Source data
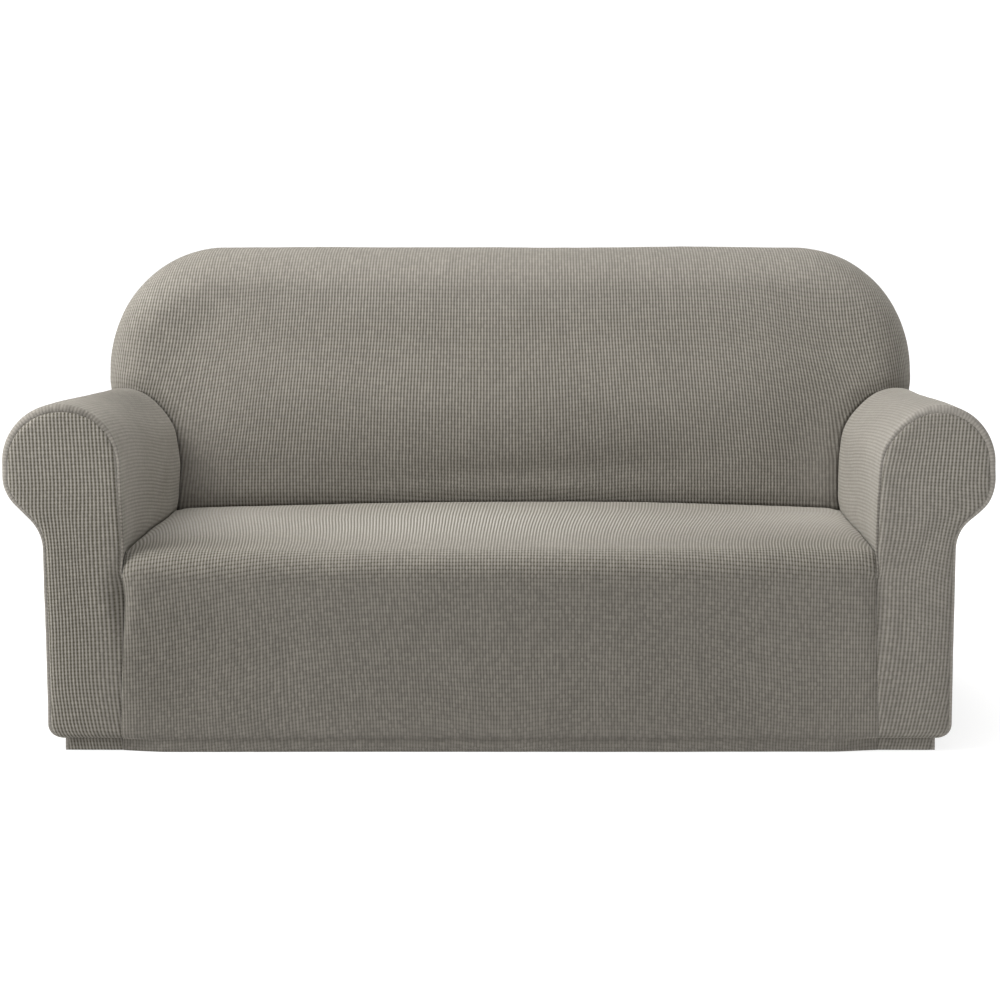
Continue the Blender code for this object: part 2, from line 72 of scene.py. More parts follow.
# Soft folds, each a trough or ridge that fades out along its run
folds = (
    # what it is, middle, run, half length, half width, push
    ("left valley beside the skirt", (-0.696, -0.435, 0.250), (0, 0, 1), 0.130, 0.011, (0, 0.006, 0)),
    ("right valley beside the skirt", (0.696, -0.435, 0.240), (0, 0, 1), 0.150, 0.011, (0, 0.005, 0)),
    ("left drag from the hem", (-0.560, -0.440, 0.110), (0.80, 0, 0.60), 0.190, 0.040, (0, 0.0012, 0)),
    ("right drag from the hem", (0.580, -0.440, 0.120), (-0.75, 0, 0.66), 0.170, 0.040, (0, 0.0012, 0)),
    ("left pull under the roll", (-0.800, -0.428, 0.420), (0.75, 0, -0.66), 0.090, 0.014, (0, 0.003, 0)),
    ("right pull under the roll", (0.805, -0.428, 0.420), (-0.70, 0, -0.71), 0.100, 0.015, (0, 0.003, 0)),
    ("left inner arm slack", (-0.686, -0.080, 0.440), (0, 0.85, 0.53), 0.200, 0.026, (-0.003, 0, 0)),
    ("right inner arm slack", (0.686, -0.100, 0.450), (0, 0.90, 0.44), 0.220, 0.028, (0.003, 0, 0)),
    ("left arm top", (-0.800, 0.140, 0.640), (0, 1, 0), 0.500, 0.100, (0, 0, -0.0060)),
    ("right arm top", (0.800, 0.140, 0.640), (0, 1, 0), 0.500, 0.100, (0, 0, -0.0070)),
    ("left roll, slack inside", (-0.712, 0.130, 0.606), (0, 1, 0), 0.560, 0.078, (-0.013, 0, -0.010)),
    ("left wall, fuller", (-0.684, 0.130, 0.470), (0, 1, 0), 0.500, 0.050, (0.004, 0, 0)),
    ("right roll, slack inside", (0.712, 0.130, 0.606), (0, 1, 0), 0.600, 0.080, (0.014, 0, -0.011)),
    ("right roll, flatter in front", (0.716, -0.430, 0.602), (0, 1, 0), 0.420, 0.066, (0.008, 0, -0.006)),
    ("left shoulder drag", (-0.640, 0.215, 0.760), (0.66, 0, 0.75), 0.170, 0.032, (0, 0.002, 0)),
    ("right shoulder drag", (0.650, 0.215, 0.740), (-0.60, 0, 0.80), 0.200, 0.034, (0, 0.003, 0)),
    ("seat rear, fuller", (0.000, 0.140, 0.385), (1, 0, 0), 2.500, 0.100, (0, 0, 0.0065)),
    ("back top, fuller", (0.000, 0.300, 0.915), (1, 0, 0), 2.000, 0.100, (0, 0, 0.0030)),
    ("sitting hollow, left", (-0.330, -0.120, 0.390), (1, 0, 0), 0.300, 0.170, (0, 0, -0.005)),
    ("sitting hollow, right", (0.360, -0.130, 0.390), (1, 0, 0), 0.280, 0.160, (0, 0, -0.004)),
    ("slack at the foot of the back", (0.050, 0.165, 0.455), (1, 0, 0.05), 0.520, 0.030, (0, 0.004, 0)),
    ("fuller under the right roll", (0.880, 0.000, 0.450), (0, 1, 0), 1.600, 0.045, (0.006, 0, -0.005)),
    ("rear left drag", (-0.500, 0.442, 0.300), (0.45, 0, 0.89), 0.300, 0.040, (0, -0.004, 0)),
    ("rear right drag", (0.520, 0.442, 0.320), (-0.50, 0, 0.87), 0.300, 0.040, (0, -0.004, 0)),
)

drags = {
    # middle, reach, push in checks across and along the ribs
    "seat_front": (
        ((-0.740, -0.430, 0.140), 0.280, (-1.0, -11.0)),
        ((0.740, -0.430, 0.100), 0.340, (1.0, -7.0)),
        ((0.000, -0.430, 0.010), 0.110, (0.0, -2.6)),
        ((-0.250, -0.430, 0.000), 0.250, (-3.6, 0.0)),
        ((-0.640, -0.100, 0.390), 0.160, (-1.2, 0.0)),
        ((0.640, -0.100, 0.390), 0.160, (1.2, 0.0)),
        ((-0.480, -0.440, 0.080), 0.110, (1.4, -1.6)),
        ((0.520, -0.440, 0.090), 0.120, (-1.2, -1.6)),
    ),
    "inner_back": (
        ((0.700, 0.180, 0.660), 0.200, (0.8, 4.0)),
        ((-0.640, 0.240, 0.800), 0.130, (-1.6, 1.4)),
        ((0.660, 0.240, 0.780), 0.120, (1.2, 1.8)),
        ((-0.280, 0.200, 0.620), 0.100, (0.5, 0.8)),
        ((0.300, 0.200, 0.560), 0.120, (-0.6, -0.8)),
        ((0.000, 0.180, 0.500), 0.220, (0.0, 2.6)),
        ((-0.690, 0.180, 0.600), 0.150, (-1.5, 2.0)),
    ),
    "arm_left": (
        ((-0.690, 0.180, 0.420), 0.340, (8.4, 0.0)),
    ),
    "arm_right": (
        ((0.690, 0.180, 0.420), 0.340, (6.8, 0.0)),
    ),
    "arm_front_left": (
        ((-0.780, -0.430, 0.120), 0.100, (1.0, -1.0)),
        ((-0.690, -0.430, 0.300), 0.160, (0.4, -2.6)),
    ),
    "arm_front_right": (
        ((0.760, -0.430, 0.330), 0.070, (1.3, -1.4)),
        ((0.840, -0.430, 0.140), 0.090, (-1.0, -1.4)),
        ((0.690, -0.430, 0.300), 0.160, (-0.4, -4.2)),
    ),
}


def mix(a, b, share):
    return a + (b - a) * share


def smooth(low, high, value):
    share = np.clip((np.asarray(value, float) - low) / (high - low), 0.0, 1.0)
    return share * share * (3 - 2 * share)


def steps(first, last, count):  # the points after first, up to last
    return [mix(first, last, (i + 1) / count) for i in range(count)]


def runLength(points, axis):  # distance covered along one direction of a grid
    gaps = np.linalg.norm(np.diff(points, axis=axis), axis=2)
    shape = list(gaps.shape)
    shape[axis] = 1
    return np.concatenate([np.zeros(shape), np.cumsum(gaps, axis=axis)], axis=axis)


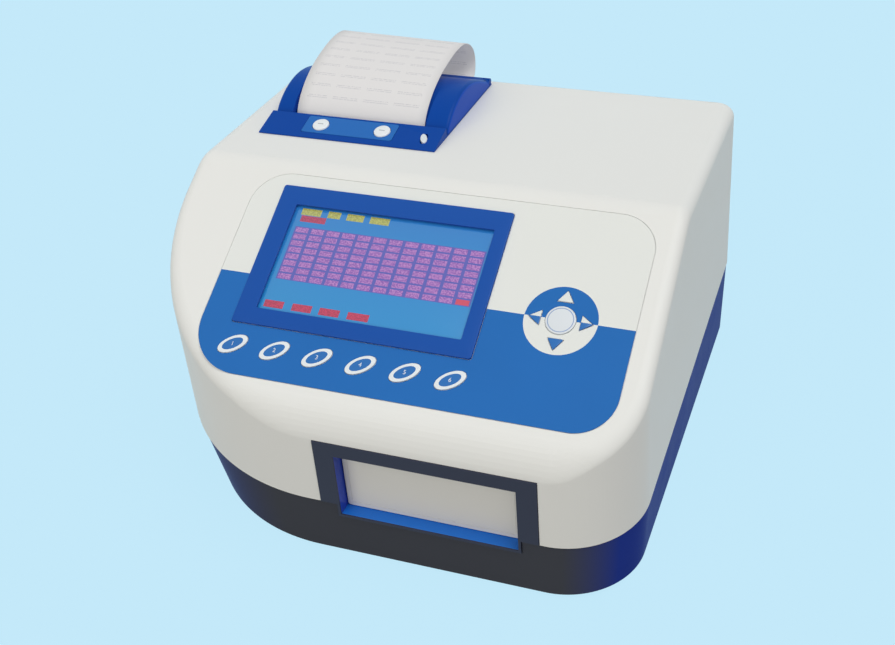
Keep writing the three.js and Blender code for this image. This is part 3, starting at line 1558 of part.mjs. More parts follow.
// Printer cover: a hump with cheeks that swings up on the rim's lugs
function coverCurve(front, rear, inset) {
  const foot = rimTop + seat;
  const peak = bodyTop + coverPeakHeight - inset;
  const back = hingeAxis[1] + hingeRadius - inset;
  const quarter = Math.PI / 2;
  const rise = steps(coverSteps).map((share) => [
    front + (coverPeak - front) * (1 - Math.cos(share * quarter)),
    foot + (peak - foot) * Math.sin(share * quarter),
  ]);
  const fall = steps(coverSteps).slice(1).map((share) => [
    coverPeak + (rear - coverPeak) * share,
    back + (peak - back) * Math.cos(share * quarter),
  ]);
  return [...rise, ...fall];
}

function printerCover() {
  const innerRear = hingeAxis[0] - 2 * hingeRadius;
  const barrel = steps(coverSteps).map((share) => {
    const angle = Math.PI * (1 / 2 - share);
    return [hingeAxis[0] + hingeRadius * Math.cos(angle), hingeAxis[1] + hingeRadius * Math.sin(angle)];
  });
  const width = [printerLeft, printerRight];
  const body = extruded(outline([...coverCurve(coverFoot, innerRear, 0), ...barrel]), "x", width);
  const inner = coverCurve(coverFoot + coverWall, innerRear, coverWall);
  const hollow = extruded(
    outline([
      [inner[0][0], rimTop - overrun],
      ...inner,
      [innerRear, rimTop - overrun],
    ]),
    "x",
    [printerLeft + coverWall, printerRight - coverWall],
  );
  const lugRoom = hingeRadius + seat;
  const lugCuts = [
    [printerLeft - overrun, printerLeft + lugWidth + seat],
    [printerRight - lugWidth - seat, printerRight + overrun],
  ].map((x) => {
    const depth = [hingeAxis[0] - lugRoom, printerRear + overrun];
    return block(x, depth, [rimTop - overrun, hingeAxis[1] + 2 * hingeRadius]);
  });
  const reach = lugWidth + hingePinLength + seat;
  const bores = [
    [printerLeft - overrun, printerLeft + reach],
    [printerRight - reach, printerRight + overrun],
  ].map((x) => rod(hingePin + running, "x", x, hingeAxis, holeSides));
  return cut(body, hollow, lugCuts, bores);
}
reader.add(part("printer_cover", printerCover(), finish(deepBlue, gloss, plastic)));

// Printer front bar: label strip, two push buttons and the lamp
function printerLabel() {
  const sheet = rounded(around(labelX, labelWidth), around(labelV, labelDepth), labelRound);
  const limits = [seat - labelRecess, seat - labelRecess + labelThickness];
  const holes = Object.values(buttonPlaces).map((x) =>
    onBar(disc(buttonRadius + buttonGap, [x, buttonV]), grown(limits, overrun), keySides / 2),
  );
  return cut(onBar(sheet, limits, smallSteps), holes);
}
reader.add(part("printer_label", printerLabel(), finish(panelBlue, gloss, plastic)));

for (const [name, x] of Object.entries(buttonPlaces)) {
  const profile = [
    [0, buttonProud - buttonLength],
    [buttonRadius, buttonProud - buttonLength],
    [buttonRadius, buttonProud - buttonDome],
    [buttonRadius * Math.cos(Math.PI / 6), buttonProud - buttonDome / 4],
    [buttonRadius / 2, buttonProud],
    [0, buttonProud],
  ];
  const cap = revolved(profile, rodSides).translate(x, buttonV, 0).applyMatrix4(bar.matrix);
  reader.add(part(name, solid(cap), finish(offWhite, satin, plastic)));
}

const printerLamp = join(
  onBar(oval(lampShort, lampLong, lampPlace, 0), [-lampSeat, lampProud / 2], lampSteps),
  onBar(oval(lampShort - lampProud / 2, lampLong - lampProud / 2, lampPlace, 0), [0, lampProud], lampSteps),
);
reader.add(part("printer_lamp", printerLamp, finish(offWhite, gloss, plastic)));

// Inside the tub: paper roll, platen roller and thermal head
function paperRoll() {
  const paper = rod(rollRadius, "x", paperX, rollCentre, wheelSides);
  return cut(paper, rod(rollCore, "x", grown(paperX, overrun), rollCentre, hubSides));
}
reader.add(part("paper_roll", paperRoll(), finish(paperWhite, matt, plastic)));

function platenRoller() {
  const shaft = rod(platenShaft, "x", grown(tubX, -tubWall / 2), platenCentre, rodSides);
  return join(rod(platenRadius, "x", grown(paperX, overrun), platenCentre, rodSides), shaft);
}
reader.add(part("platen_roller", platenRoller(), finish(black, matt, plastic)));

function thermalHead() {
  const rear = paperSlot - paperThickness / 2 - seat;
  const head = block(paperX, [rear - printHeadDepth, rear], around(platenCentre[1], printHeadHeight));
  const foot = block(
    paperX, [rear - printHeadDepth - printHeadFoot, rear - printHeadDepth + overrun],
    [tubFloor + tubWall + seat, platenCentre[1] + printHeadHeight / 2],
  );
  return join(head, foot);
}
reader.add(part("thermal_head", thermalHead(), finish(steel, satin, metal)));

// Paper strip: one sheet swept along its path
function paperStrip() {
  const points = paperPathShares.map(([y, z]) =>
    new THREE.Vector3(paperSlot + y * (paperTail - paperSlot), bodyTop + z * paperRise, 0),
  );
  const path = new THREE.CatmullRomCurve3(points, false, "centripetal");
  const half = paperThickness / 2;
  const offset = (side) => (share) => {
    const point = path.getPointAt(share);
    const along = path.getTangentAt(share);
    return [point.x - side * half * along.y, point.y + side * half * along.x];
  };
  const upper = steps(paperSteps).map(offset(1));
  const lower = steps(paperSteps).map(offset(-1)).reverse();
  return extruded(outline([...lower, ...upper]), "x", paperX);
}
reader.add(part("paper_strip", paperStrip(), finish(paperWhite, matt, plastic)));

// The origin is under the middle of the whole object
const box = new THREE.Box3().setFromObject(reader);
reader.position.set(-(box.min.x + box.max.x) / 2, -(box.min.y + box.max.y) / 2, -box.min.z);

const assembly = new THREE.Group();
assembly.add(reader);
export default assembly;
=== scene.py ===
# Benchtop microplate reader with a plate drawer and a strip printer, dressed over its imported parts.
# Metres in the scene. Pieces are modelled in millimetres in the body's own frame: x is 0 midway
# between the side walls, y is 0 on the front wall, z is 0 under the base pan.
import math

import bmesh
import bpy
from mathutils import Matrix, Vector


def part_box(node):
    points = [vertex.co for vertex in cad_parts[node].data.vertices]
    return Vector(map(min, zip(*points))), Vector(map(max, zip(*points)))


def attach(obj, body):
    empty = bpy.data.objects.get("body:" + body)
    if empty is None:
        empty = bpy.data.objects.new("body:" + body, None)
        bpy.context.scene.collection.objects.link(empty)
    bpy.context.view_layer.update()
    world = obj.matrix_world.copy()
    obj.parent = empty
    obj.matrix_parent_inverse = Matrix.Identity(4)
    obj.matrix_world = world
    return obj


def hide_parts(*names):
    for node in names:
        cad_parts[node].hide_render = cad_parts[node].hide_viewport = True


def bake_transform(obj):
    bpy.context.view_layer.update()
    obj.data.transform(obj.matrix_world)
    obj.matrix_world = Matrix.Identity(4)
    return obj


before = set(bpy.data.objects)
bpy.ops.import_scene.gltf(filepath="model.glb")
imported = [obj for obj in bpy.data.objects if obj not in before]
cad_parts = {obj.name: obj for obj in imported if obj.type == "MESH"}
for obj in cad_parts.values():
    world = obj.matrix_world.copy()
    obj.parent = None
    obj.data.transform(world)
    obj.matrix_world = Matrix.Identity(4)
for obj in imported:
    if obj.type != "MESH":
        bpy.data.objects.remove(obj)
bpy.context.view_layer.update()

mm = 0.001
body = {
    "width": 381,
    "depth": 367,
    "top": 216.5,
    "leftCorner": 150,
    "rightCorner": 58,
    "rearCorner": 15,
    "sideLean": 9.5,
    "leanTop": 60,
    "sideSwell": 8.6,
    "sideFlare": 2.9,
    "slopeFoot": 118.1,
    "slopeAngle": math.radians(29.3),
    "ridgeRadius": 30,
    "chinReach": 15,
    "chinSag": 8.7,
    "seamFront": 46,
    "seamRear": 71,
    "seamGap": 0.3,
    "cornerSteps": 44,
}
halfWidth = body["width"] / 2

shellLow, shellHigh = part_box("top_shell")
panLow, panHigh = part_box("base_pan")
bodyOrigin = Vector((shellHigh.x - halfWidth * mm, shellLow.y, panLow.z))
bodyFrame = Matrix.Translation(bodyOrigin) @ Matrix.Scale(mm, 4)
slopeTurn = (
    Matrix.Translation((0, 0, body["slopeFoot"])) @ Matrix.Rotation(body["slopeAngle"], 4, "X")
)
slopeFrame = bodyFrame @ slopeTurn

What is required
The line with "the whole object" marks the start and the line with "bpy.data.objects.remove(obj)" marks the end; transcribe every line in that stretch, unchanged.

Correct result
// The origin is under the middle of the whole object
const box = new THREE.Box3().setFromObject(reader);
reader.position.set(-(box.min.x + box.max.x) / 2, -(box.min.y + box.max.y) / 2, -box.min.z);

const assembly = new THREE.Group();
assembly.add(reader);
export default assembly;
=== scene.py ===
# Benchtop microplate reader with a plate drawer and a strip printer, dressed over its imported parts.
# Metres in the scene. Pieces are modelled in millimetres in the body's own frame: x is 0 midway
# between the side walls, y is 0 on the front wall, z is 0 under the base pan.
import math

import bmesh
import bpy
from mathutils import Matrix, Vector


def part_box(node):
    points = [vertex.co for vertex in cad_parts[node].data.vertices]
    return Vector(map(min, zip(*points))), Vector(map(max, zip(*points)))


def attach(obj, body):
    empty = bpy.data.objects.get("body:" + body)
    if empty is None:
        empty = bpy.data.objects.new("body:" + body, None)
        bpy.context.scene.collection.objects.link(empty)
    bpy.context.view_layer.update()
    world = obj.matrix_world.copy()
    obj.parent = empty
    obj.matrix_parent_inverse = Matrix.Identity(4)
    obj.matrix_world = world
    return obj


def hide_parts(*names):
    for node in names:
        cad_parts[node].hide_render = cad_parts[node].hide_viewport = True


def bake_transform(obj):
    bpy.context.view_layer.update()
    obj.data.transform(obj.matrix_world)
    obj.matrix_world = Matrix.Identity(4)
    return obj


before = set(bpy.data.objects)
bpy.ops.import_scene.gltf(filepath="model.glb")
imported = [obj for obj in bpy.data.objects if obj not in before]
cad_parts = {obj.name: obj for obj in imported if obj.type == "MESH"}
for obj in cad_parts.values():
    world = obj.matrix_world.copy()
    obj.parent = None
    obj.data.transform(world)
    obj.matrix_world = Matrix.Identity(4)
for obj in imported:
    if obj.type != "MESH":
        bpy.data.objects.remove(obj)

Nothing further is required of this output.